On December 16, a shooting at Abundant Life Christian School in Madison, Wisconsin, left three dead, including the shooter, 15-year-old Natalie “Samantha” Rupnow, and six others injured. Notes found later linked the attack to Robin Westman, who carried out the Annunciation Catholic Church shooting in 2025.

The violence continued into 2025. On April 3, Zimnako Salah was convicted of hate crimes for bomb threats against Christian churches in Arizona. Weeks later, on April 28, Pastor William “Bill” Schonemann, 76, of New River Bible Chapel, was found murdered in his home. On April 28, 2025, Pastor William “Bill” Schonemann, 76, of New River Bible Chapel in Arizona, was murdered in his home in a crucifixion. His arms were pinned wide against the wall, and a crown of thorns that the killer had fashioned from branches in the woods was forced onto his head. Adam Sheafe, 51, confessed to the killing and said it was the first step in what he called “Operation First Commandment,” a plan to crucify 14 more pastors and priests across several states.

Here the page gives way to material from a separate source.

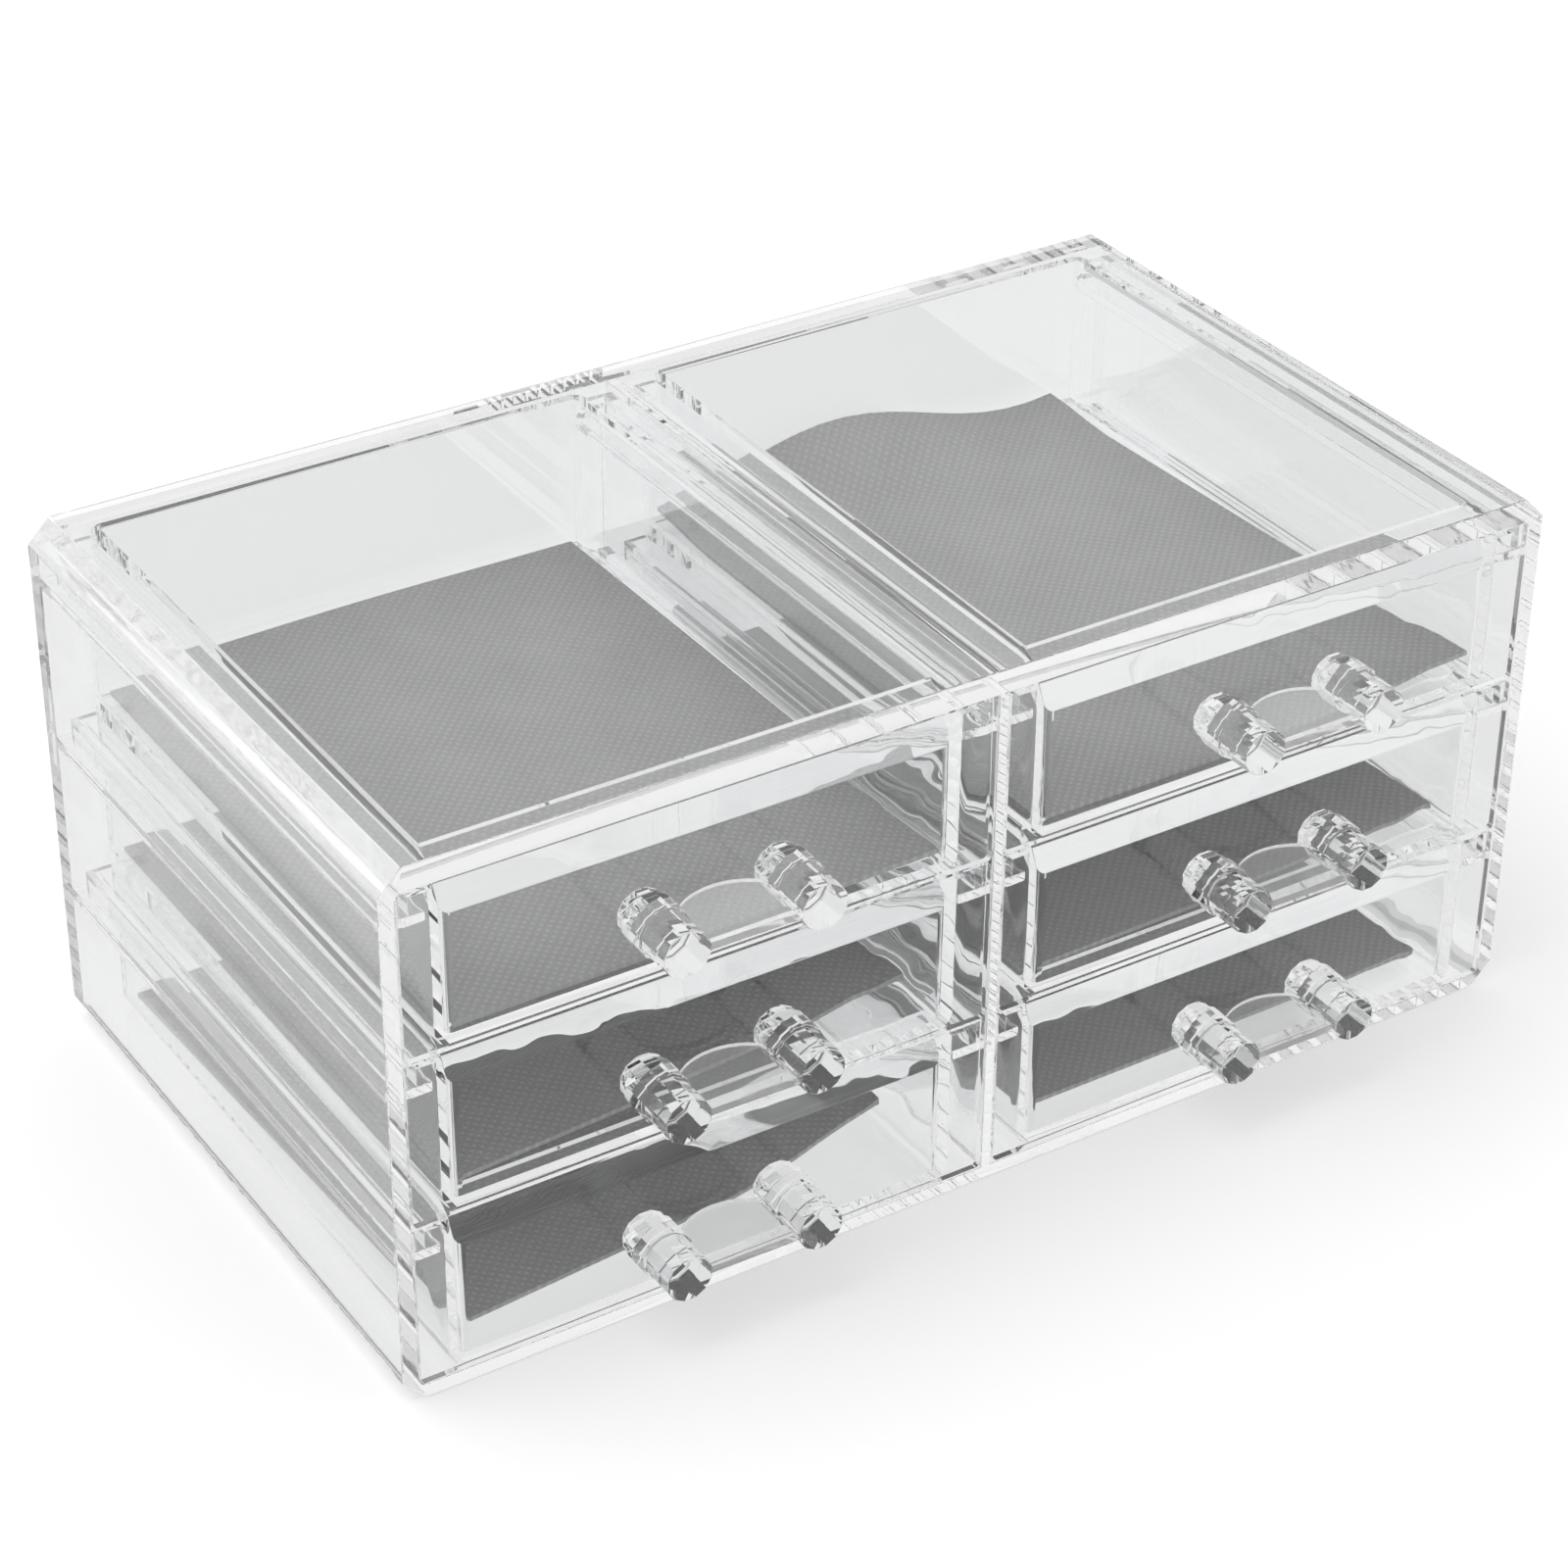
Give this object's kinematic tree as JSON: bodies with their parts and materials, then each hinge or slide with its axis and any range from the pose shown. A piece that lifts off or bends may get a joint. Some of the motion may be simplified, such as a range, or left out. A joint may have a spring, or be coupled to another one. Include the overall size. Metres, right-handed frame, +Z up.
{
  "type": "drawer organizer",
  "caption": "Clear desktop drawer organizer with side-by-side columns of sliding trays, two-post handles and loose liner mats.",
  "frame": {"origin": "centre of the case's footprint at its base", "axes": "+X to the viewer's right along the width, +Y to the back, +Z up; the drawers open towards -Y"},
  "size_m": [0.24, 0.1502, 0.108],
  "materials": {
    "clear_acrylic": "clear, polished",
    "liner_mat": "matt, finely embossed"
  },
  "bodies": {
    "case": {"case_shell": "clear_acrylic", "back_panel": "clear_acrylic", "centre_divider": "clear_acrylic"},
    "bottom_left_drawer": {"drawer_bottom_left": "clear_acrylic", "handle_bottom_left": "clear_acrylic", "mat_bottom_left": "liner_mat"},
    "middle_left_drawer": {"drawer_middle_left": "clear_acrylic", "handle_middle_left": "clear_acrylic", "mat_middle_left": "liner_mat"},
    "top_left_drawer": {"drawer_top_left": "clear_acrylic", "handle_top_left": "clear_acrylic", "mat_top_left": "liner_mat"},
    "bottom_right_drawer": {"drawer_bottom_right": "clear_acrylic", "handle_bottom_right": "clear_acrylic", "mat_bottom_right": "liner_mat"},
    "middle_right_drawer": {"drawer_middle_right": "clear_acrylic", "handle_middle_right": "clear_acrylic", "mat_middle_right": "liner_mat"},
    "top_right_drawer": {"drawer_top_right": "clear_acrylic", "handle_top_right": "clear_acrylic", "mat_top_right": "liner_mat"}
  },
  "joints": [
    {"name": "bottom_left_slide", "type": "slide", "parent": "case", "child": "bottom_left_drawer", "axis": [0, -1, 0], "range_m": [0, 0.11]},
    {"name": "middle_left_slide", "type": "slide", "parent": "case", "child": "middle_left_drawer", "axis": [0, -1, 0], "range_m": [0, 0.11]},
    {"name": "top_left_slide", "type": "slide", "parent": "case", "child": "top_left_drawer", "axis": [0, -1, 0], "range_m": [0, 0.11]},
    {"name": "bottom_right_slide", "type": "slide", "parent": "case", "child": "bottom_right_drawer", "axis": [0, -1, 0], "range_m": [0, 0.11]},
    {"name": "middle_right_slide", "type": "slide", "parent": "case", "child": "middle_right_drawer", "axis": [0, -1, 0], "range_m": [0, 0.11]},
    {"name": "top_right_slide", "type": "slide", "parent": "case", "child": "top_right_drawer", "axis": [0, -1, 0], "range_m": [0, 0.11]}
  ]
}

On June 22, Brian Browning attempted a mass shooting at CrossPointe Community Church in Wayne, Michigan, but was stopped before harming anyone. On August 27, Robin M. Westman, 23, opened fire during a school-wide Mass at Annunciation Catholic Church in Minneapolis, Minnesota. Two children, ages 8 and 10, were killed and 21 others injured, including 18 schoolchildren and three elderly parishioners. The FBI investigated the massacre as domestic terrorism and an anti-Catholic hate crime after Westman’s manifesto expressed hatred for the Catholic Church.

On September 10, Christian evangelist Charlie Kirk, 26, was assassinated while speaking at Utah Valley University in Orem, Utah. Tyler James Robinson, who was motivated by liberal ideology and was in a gay relationship with a man transitioning to be a woman, shot him from a rooftop position and later surrendered. That same month, Pastor Felipe Ascencio of Templo Monte Horeb in Ramona, California, was fatally shot in his home. A suspect was taken into custody.

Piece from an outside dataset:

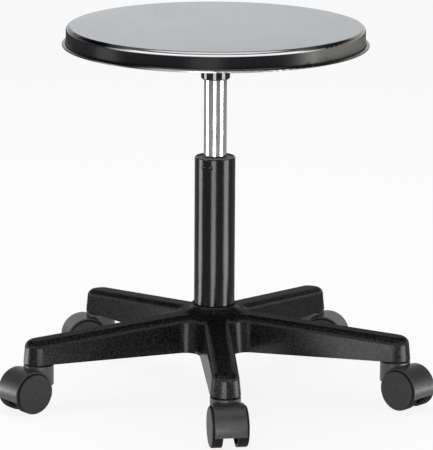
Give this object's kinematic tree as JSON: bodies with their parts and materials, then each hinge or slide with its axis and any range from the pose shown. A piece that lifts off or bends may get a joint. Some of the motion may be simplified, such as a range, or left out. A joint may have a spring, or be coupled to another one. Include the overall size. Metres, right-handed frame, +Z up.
{
  "type": "machinist stool",
  "caption": "Round pressed steel stool seat on a gas lift column over a five arm moulded base with twin wheel swivel casters.",
  "frame": {"origin": "on the floor, under the column's swivel axis, where the ten wheels' plane meets it", "axes": "+Z up along the column, -Y to the front, +X to the right when seen from the front"},
  "size_m": [0.5324, 0.4948, 0.46],
  "materials": {
    "pan_steel": "fine satin grain",
    "zinc_steel": "zinc plated",
    "black_paint": "semi-gloss black powder coat",
    "tube_paint": "satin black powder coat",
    "chrome": "polished chrome",
    "inner_steel": "drawn steel",
    "valve_brass": "turned",
    "inner_plastic": "moulded acetal",
    "black_rubber": "moulded rubber",
    "base_nylon": "moulded nylon with a fine grain",
    "caster_nylon": "moulded nylon",
    "wheel_nylon": "moulded nylon",
    "grip_plastic": "moulded paddle"
  },
  "bodies": {
    "base": {"star_base": "base_nylon", "outer_tube": "tube_paint", "guide_bush": "inner_plastic", "tube_base_disc": "inner_steel", "thrust_washer_lower": "zinc_steel", "thrust_balls": "zinc_steel", "grip_rings": "zinc_steel", "caster_stem_front": "zinc_steel", "caster_stem_right": "zinc_steel", "caster_stem_rear_right": "zinc_steel", "caster_stem_rear_left": "zinc_steel", "caster_stem_left": "zinc_steel"},
    "rod": {"piston_rod": "inner_steel", "piston": "inner_plastic", "piston_ring": "black_rubber", "thrust_washer_upper": "zinc_steel", "rubber_buffer": "black_rubber", "retaining_clip": "zinc_steel"},
    "seat": {"seat_pan": "pan_steel", "stiffener_left": "black_paint", "stiffener_right": "black_paint", "mount_plate": "black_paint", "weld_nuts": "zinc_steel", "seat_bolts": "zinc_steel", "spring_washers": "zinc_steel", "mechanism_box": "black_paint", "taper_socket": "black_paint", "lever_pin": "zinc_steel", "gas_cylinder": "chrome", "valve_block": "valve_brass", "pressure_tube": "inner_steel", "cylinder_gland": "inner_plastic", "gland_seal": "black_rubber"},
    "lever": {"lever_rod": "black_paint", "lever_bush": "inner_plastic", "lever_grip": "grip_plastic"},
    "valve_pin": {"valve_pin": "valve_brass"},
    "caster_front": {"caster_hood_front": "caster_nylon", "wheel_axle_front": "zinc_steel"},
    "wheel_front_a": {"wheel_front_a": "wheel_nylon"},
    "wheel_front_b": {"wheel_front_b": "wheel_nylon"},
    "caster_right": {"caster_hood_right": "caster_nylon", "wheel_axle_right": "zinc_steel"},
    "wheel_right_a": {"wheel_right_a": "wheel_nylon"},
    "wheel_right_b": {"wheel_right_b": "wheel_nylon"},
    "caster_rear_right": {"caster_hood_rear_right": "caster_nylon", "wheel_axle_rear_right": "zinc_steel"},
    "wheel_rear_right_a": {"wheel_rear_right_a": "wheel_nylon"},
    "wheel_rear_right_b": {"wheel_rear_right_b": "wheel_nylon"},
    "caster_rear_left": {"caster_hood_rear_left": "caster_nylon", "wheel_axle_rear_left": "zinc_steel"},
    "wheel_rear_left_a": {"wheel_rear_left_a": "wheel_nylon"},
    "wheel_rear_left_b": {"wheel_rear_left_b": "wheel_nylon"},
    "caster_left": {"caster_hood_left": "caster_nylon", "wheel_axle_left": "zinc_steel"},
    "wheel_left_a": {"wheel_left_a": "wheel_nylon"},
    "wheel_left_b": {"wheel_left_b": "wheel_nylon"}
  },
  "joints": [
    {"name": "seat_swivel", "type": "hinge", "parent": "base", "child": "rod", "pos_m": [0, 0, 0.0545], "axis": [0, 0, 1], "continuous": true},
    {"name": "seat_lift", "type": "slide", "parent": "rod", "child": "seat", "axis": [0, 0, 1], "range_m": [-0.09, 0]},
    {"name": "lever_pull", "type": "hinge", "parent": "seat", "child": "lever", "pos_m": [0, 0.034, 0.4368], "axis": [1, 0, 0], "range_deg": [0, 6], "stiffness_Nm_per_rad": 6, "springref_deg": -3.44},
    {"name": "valve_press", "type": "slide", "parent": "seat", "child": "valve_pin", "axis": [0, 0, -1], "range_m": [0, 0.0036]},
    {"name": "caster_front_swivel", "type": "hinge", "parent": "base", "child": "caster_front", "pos_m": [0.01401, -0.22907, 0.05], "axis": [0, 0, 1], "continuous": true},
    {"name": "wheel_front_a_spin", "type": "hinge", "parent": "caster_front", "child": "wheel_front_a", "pos_m": [0.01722, -0.24932, 0.025], "axis": [0.9877, 0.1564, 0], "continuous": true},
    {"name": "wheel_front_b_spin", "type": "hinge", "parent": "caster_front", "child": "wheel_front_b", "pos_m": [0.01722, -0.24932, 0.025], "axis": [0.9877, 0.1564, 0], "continuous": true},
    {"name": "caster_right_swivel", "type": "hinge", "parent": "base", "child": "caster_right", "pos_m": [0.22219, -0.05746, 0.05], "axis": [0, 0, 1], "continuous": true},
    {"name": "wheel_right_a_spin", "type": "hinge", "parent": "caster_right", "child": "wheel_right_a", "pos_m": [0.23742, -0.07118, 0.025], "axis": [0.6691, 0.7431, 0], "continuous": true},
    {"name": "wheel_right_b_spin", "type": "hinge", "parent": "caster_right", "child": "wheel_right_b", "pos_m": [0.23742, -0.07118, 0.025], "axis": [0.6691, 0.7431, 0], "continuous": true},
    {"name": "caster_rear_right_swivel", "type": "hinge", "parent": "base", "child": "caster_rear_right", "pos_m": [0.12331, 0.19356, 0.05], "axis": [0, 0, 1], "continuous": true},
    {"name": "wheel_rear_right_a_spin", "type": "hinge", "parent": "caster_rear_right", "child": "wheel_rear_right_a", "pos_m": [0.1432, 0.1886, 0.025], "axis": [0.2419, 0.9703, 0], "continuous": true},
    {"name": "wheel_rear_right_b_spin", "type": "hinge", "parent": "caster_rear_right", "child": "wheel_rear_right_b", "pos_m": [0.1432, 0.1886, 0.025], "axis": [0.2419, 0.9703, 0], "continuous": true},
    {"name": "caster_rear_left_swivel", "type": "hinge", "parent": "base", "child": "caster_rear_left", "pos_m": [-0.14598, 0.17709, 0.05], "axis": [0, 0, 1], "continuous": true},
    {"name": "wheel_rear_left_a_spin", "type": "hinge", "parent": "caster_rear_left", "child": "wheel_rear_left_a", "pos_m": [-0.16587, 0.17213, 0.025], "axis": [0.2419, -0.9703, 0], "continuous": true},
    {"name": "wheel_rear_left_b_spin", "type": "hinge", "parent": "caster_rear_left", "child": "wheel_rear_left_b", "pos_m": [-0.16587, 0.17213, 0.025], "axis": [0.2419, -0.9703, 0], "continuous": true},
    {"name": "caster_left_swivel", "type": "hinge", "parent": "base", "child": "caster_left", "pos_m": [-0.21353, -0.08411, 0.05], "axis": [0, 0, 1], "continuous": true},
    {"name": "wheel_left_a_spin", "type": "hinge", "parent": "caster_left", "child": "wheel_left_a", "pos_m": [-0.22946, -0.09701, 0.025], "axis": [0.6293, -0.7771, 0], "continuous": true},
    {"name": "wheel_left_b_spin", "type": "hinge", "parent": "caster_left", "child": "wheel_left_b", "pos_m": [-0.22946, -0.09701, 0.025], "axis": [0.6293, -0.7771, 0], "continuous": true}
  ],
  "couplings": [
    {"joint": "valve_press", "follows": "lever_pull", "m_per_rad": 0.034}
  ]
}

The month ended with the September 28 attack at the Church of Jesus Christ of Latter-day Saints in Grand Blanc Township, Michigan. The FBI described the massacre as targeted violence, while mainstream media refused to call it a hate crime or acknowledge it as part of a growing trend of violence against Christians.

A forgotten shooting from 2015 needs to be revisited: the October 1, 2015, attack at Umpqua Community College in Roseburg, Oregon. Nine people were killed, including one professor and eight students, and nine others were wounded before the gunman died. Wikipedia and mainstream media still claim it is unclear whether this was an attack against Christians, yet multiple survivors reported that the gunman asked victims to stand and state their religion before shooting them.

According to witness Anastasia Boylan, when students admitted they were Christian, the shooter said, “Good, because you’re a Christian, you’re going to see God in just about one second,” before pulling the trigger.

This is the world we live in, where liberals insist that killing someone after asking if they are Christian is not evidence of anti-Christian violence. In the Michigan church shooting, media and social platforms focused on the attacker being a military veteran, hoping people would assume he was a conservative who hated Christians, rather than motivated by Islamic or leftist ideology. The same pattern appeared when media falsely suggested that the would-be assassin of President Trump and the man who killed Charlie Kirk were conservative Republicans.